Here’s the thing. A corner bath isn’t automatically the space-saver it’s sold as. In some layouts it actually uses more floor and more water than a standard straight bath, and still leaves you without a decent shower.

The question isn’t corner bath versus separate cubicle. It’s whether you’re thinking about the room in the right dimension at all.

Why “Corner Bath or Separate Shower” Is the Wrong Question

Most small bathroom advice pushes one of two compromises. Rip out the bath for a larger shower. Or cram in both, with the bath shrunk to a size you can’t properly lie down in.

Both lead to regret.

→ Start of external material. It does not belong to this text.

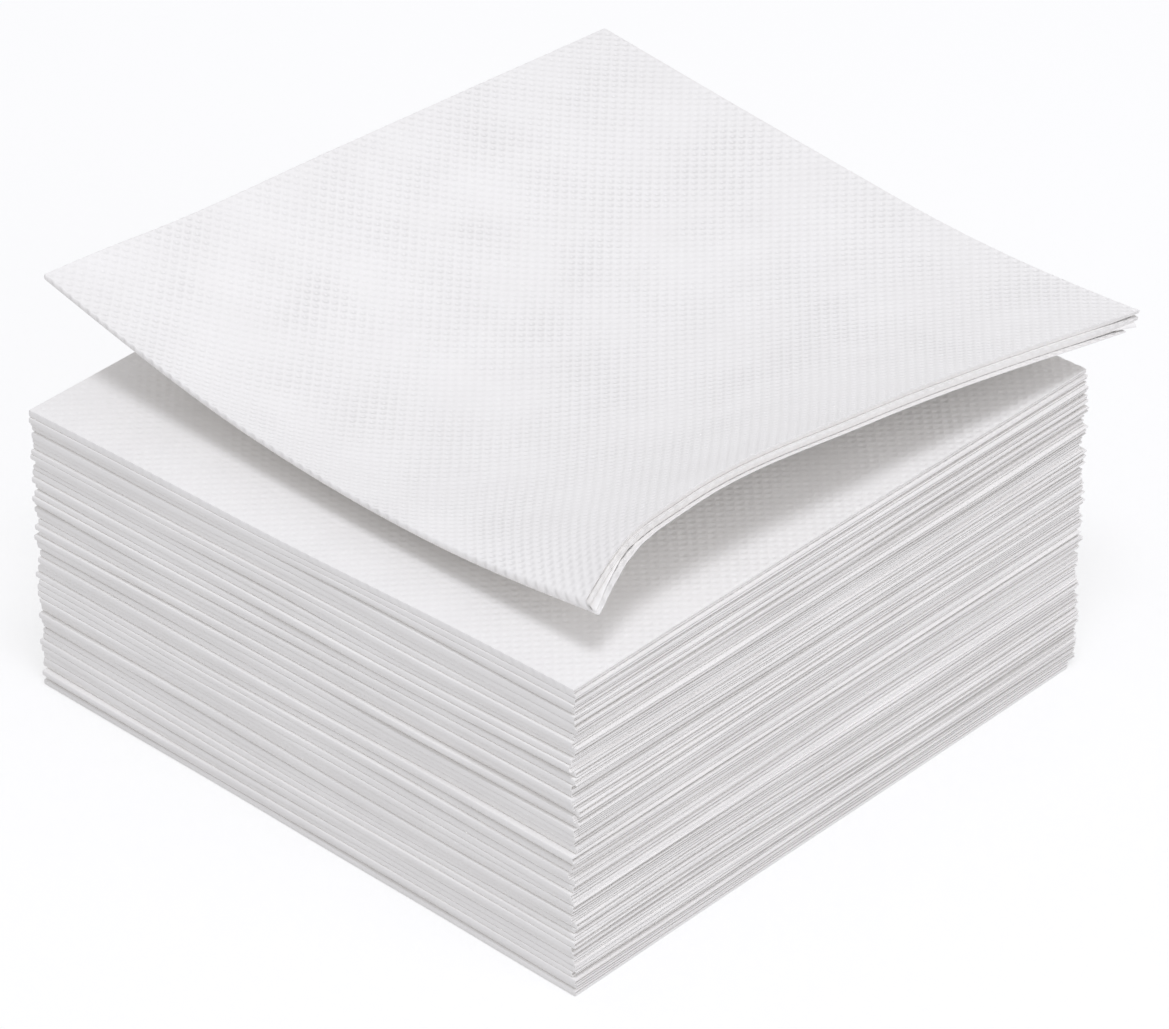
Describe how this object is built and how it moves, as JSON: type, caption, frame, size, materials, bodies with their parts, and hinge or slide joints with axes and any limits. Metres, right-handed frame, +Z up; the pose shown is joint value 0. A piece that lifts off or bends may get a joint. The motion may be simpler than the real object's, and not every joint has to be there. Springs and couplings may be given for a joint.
{
  "type": "stack of paper napkins",
  "caption": "Neat square stack of white quarter-folded paper napkins with dot emboss; the top one lies loose, turned and curled up at its edges",
  "frame": {"origin": "centre of the underside of the stack, where it stands", "axes": "+Z up; +X away from the edges with the smooth folds, along the cut edges; +Y along the smooth folds, towards the corner where both folds meet"},
  "size_m": [0.1377, 0.1301, 0.0768],
  "materials": {
    "tissue": "matt white two-ply tissue with a fine dot emboss",
    "top_tissue": "matt white two-ply tissue with a fine dot emboss"
  },
  "bodies": {
    "root": {"napkin_01": "tissue", "napkin_02": "tissue", "napkin_03": "tissue", "napkin_04": "tissue", "napkin_05": "tissue", "napkin_06": "tissue", "napkin_07": "tissue", "napkin_08": "tissue", "napkin_09": "tissue", "napkin_10": "tissue", "napkin_11": "tissue", "napkin_12": "tissue", "napkin_13": "tissue", "napkin_14": "tissue", "napkin_15": "tissue", "napkin_16": "tissue", "napkin_17": "tissue", "napkin_18": "tissue", "napkin_19": "tissue", "napkin_20": "tissue", "napkin_21": "tissue", "napkin_22": "tissue", "napkin_23": "tissue", "napkin_24": "tissue", "napkin_25": "tissue", "napkin_26": "tissue", "napkin_27": "tissue", "napkin_28": "tissue", "napkin_29": "tissue", "napkin_30": "tissue", "napkin_31": "tissue", "napkin_32": "tissue", "napkin_33": "tissue", "napkin_34": "tissue", "napkin_35": "tissue", "napkin_36": "tissue", "napkin_37": "tissue", "napkin_38": "tissue", "napkin_39": "tissue", "napkin_40": "tissue", "napkin_41": "tissue", "napkin_42": "tissue", "napkin_43": "tissue", "napkin_44": "tissue", "napkin_45": "tissue", "napkin_46": "tissue", "napkin_47": "tissue", "napkin_48": "tissue", "napkin_49": "tissue", "top_napkin": "top_tissue"}
  },
  "joints": []
}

One deputy editor at a major UK interiors magazine openly admitted dropping the bath for a bigger shower was a mistake – because three or four times a year, when illness or a cold winter day calls for a long soak, there’s nothing else that does the job. Mumsnet threads are full of the same story.

The false premise is the word “dead space.” A corner isn’t automatically wasted space. But it isn’t automatically usable space either. Whether a corner works in your favour depends entirely on what you put in it – and what that thing lets you do afterwards.

So what’s the right question?

It’s whether the unit you’re buying has been engineered for proper dual use in a small footprint – not which single fixture you should sacrifice. Once you frame it that way, the options narrow fast.

What Corner Baths Actually Do to a Small Bathroom

A corner bath frees the middle of the floor. That’s only useful if the middle is where you needed the space. In most small UK bathrooms, it isn’t – the middle was already clear, and the walls were the problem.

Then there’s the water volume issue. A larger symmetric corner bath often holds noticeably more water than a standard 1700mm straight bath – because the extra width means more volume to cover the bather. UK homeowners have reported needing substantially more hot water to reach a proper bathing depth. That’s more heating load, more boiler cycling, and a longer wait.

Corner bath sizes run from around 1200mm per side right up to 1500mm and beyond. Anything over about 1350mm per side is not a small-bathroom product – it’s a medium-to-large bathroom piece that happens to tuck into a corner. QS Supplies, who stock dozens of them, put their own rule simply: if you have to force a corner bath into a tight corner, it’s the wrong bath.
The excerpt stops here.